INPUT DATA:
start

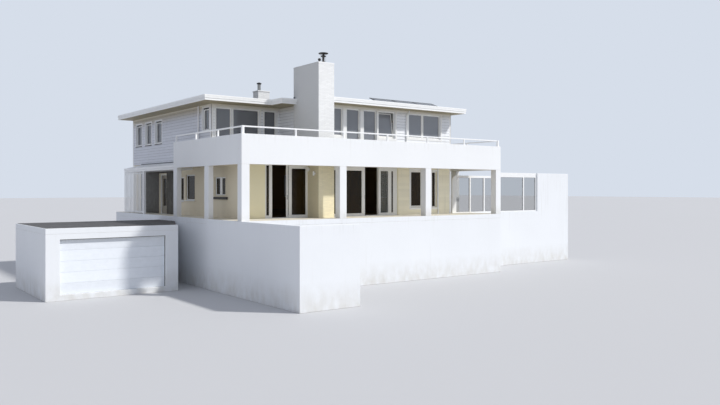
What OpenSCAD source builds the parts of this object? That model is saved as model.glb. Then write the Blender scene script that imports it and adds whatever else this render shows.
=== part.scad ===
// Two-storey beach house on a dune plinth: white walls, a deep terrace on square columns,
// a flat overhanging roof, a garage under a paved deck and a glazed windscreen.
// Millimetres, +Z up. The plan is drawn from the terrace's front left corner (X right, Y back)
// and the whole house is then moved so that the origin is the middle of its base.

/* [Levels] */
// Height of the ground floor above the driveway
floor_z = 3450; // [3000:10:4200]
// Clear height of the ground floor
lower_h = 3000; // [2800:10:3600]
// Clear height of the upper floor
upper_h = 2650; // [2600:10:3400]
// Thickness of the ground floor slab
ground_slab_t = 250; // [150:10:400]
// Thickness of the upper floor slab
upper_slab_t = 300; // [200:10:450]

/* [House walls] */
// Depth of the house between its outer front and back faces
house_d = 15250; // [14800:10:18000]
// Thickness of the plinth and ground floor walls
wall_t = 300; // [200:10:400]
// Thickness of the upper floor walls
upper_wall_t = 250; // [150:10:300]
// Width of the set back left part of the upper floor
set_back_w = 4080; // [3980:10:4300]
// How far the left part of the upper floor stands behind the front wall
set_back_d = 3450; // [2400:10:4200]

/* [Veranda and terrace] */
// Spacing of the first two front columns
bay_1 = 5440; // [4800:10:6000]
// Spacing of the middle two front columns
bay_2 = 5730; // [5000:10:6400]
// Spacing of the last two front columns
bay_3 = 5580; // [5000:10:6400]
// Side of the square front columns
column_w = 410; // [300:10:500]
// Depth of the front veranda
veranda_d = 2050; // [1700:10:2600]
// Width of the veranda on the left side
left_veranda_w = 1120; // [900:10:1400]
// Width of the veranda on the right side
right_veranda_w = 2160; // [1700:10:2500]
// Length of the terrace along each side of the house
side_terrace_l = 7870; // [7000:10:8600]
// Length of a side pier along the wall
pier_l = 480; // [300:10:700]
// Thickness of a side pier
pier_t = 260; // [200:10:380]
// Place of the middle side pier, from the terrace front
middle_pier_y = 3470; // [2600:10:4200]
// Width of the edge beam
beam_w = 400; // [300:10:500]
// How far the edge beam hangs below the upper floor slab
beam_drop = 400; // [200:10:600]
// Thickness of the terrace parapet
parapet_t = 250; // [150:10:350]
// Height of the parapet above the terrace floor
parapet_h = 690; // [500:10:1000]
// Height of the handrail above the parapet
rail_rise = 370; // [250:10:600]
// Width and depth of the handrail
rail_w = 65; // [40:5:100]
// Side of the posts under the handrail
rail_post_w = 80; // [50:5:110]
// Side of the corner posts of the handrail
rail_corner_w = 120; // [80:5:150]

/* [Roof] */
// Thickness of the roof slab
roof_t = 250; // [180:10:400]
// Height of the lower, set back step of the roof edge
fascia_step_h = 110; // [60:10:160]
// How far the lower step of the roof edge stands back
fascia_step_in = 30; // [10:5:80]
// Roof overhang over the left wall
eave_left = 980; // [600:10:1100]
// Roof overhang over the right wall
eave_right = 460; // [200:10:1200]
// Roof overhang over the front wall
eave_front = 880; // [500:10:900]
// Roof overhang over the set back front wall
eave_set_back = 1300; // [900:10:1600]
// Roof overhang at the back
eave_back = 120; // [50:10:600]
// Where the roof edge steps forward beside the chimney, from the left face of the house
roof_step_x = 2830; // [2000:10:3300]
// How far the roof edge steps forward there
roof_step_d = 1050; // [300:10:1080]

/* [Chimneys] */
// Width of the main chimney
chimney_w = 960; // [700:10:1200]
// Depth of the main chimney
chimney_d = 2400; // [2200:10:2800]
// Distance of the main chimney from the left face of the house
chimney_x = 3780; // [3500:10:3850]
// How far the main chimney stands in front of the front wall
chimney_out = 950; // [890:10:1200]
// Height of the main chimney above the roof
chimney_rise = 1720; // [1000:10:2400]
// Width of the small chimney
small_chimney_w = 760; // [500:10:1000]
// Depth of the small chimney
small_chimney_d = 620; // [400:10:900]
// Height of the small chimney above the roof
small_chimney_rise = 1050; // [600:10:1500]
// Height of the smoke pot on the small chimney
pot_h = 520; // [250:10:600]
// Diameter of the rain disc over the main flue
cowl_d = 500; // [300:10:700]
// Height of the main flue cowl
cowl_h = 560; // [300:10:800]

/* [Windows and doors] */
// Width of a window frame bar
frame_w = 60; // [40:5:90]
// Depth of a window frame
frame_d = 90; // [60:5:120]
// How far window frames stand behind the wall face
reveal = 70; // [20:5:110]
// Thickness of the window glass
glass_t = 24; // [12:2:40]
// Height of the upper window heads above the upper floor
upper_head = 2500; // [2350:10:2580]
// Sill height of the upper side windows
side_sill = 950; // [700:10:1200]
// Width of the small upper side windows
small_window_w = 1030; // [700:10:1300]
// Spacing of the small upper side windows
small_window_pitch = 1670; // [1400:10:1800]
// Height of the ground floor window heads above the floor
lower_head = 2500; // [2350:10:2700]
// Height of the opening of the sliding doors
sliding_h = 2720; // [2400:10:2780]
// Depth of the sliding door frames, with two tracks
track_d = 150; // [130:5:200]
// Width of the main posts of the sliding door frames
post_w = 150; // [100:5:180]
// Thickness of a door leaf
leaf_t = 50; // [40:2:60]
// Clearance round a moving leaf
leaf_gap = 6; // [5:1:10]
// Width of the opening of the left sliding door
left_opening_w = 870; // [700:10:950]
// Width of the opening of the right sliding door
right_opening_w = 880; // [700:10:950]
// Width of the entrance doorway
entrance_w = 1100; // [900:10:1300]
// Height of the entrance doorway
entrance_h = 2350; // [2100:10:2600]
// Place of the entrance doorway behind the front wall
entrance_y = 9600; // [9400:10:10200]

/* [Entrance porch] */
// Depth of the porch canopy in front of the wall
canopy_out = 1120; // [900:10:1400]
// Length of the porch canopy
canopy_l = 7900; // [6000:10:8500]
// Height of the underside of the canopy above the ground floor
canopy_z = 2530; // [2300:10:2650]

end
start

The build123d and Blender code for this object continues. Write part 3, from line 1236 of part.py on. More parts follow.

end
start

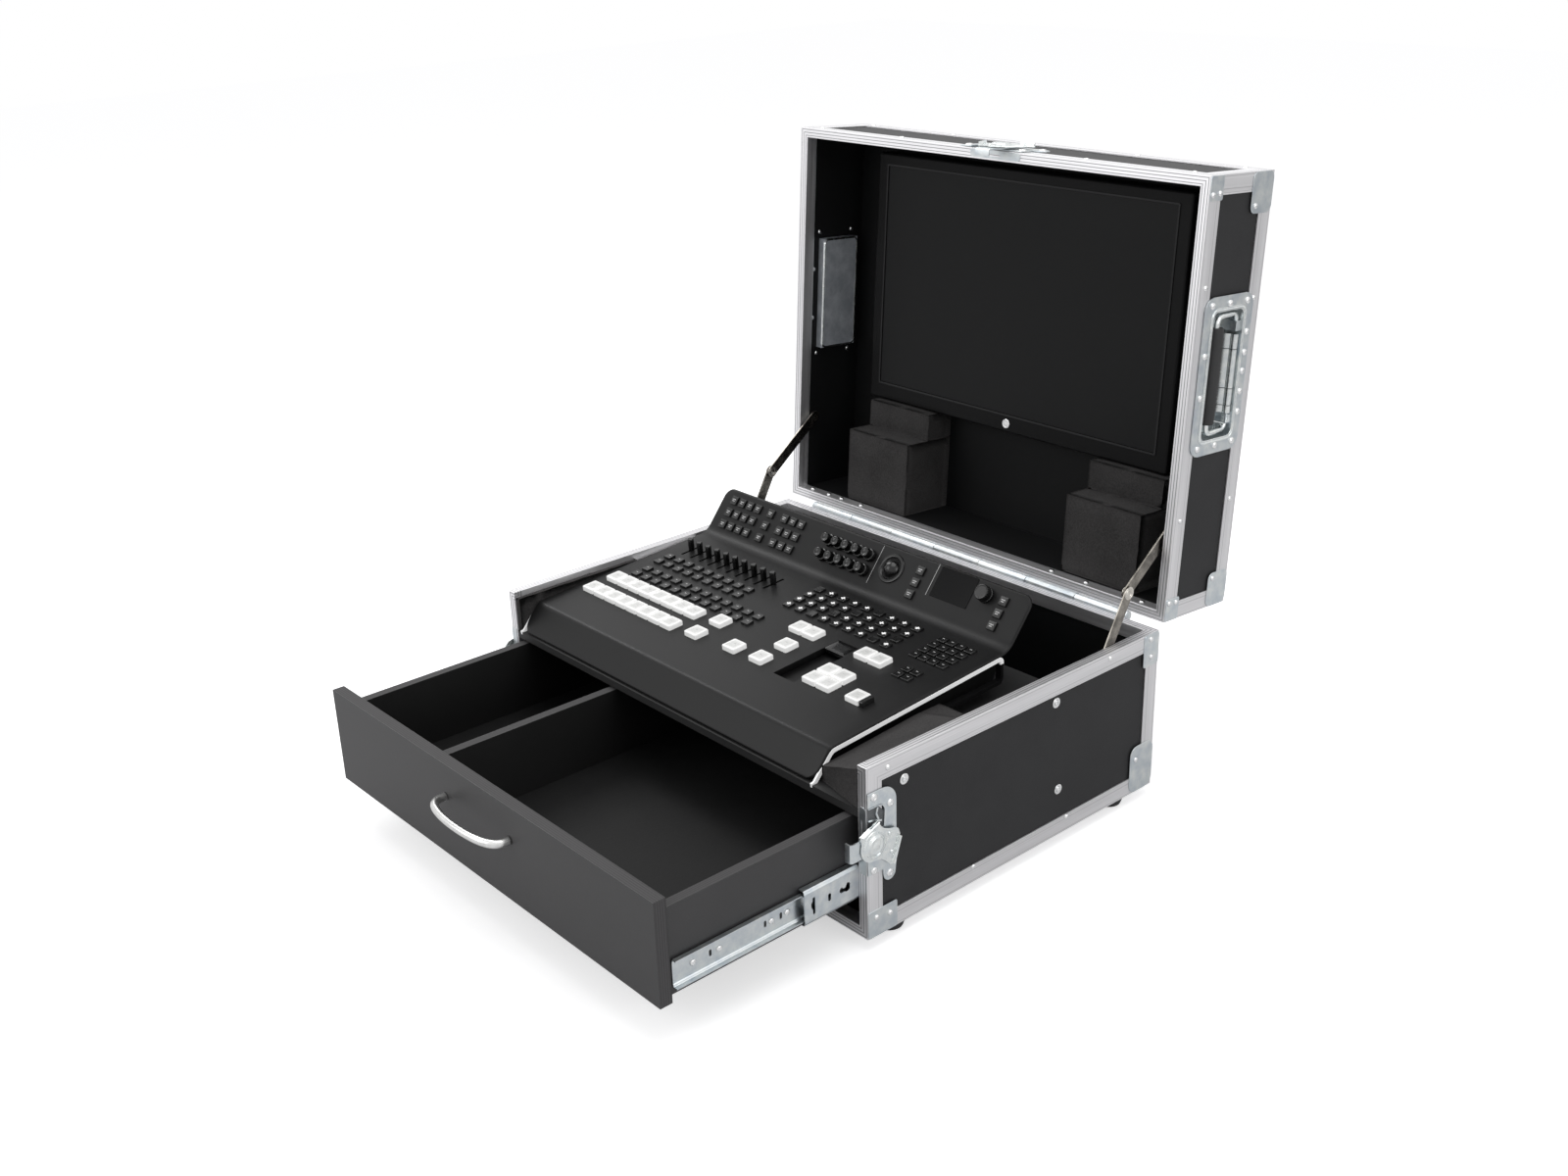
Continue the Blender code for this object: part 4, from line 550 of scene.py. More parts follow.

end

Print exactly the lines above from the one with "What OpenSCAD source" to the one with "set_back_d = 3450; // [2400:10:4200]", including both.

What OpenSCAD source builds the parts of this object? That model is saved as model.glb. Then write the Blender scene script that imports it and adds whatever else this render shows.
=== part.scad ===
// Two-storey beach house on a dune plinth: white walls, a deep terrace on square columns,
// a flat overhanging roof, a garage under a paved deck and a glazed windscreen.
// Millimetres, +Z up. The plan is drawn from the terrace's front left corner (X right, Y back)
// and the whole house is then moved so that the origin is the middle of its base.

/* [Levels] */
// Height of the ground floor above the driveway
floor_z = 3450; // [3000:10:4200]
// Clear height of the ground floor
lower_h = 3000; // [2800:10:3600]
// Clear height of the upper floor
upper_h = 2650; // [2600:10:3400]
// Thickness of the ground floor slab
ground_slab_t = 250; // [150:10:400]
// Thickness of the upper floor slab
upper_slab_t = 300; // [200:10:450]

/* [House walls] */
// Depth of the house between its outer front and back faces
house_d = 15250; // [14800:10:18000]
// Thickness of the plinth and ground floor walls
wall_t = 300; // [200:10:400]
// Thickness of the upper floor walls
upper_wall_t = 250; // [150:10:300]
// Width of the set back left part of the upper floor
set_back_w = 4080; // [3980:10:4300]
// How far the left part of the upper floor stands behind the front wall
set_back_d = 3450; // [2400:10:4200]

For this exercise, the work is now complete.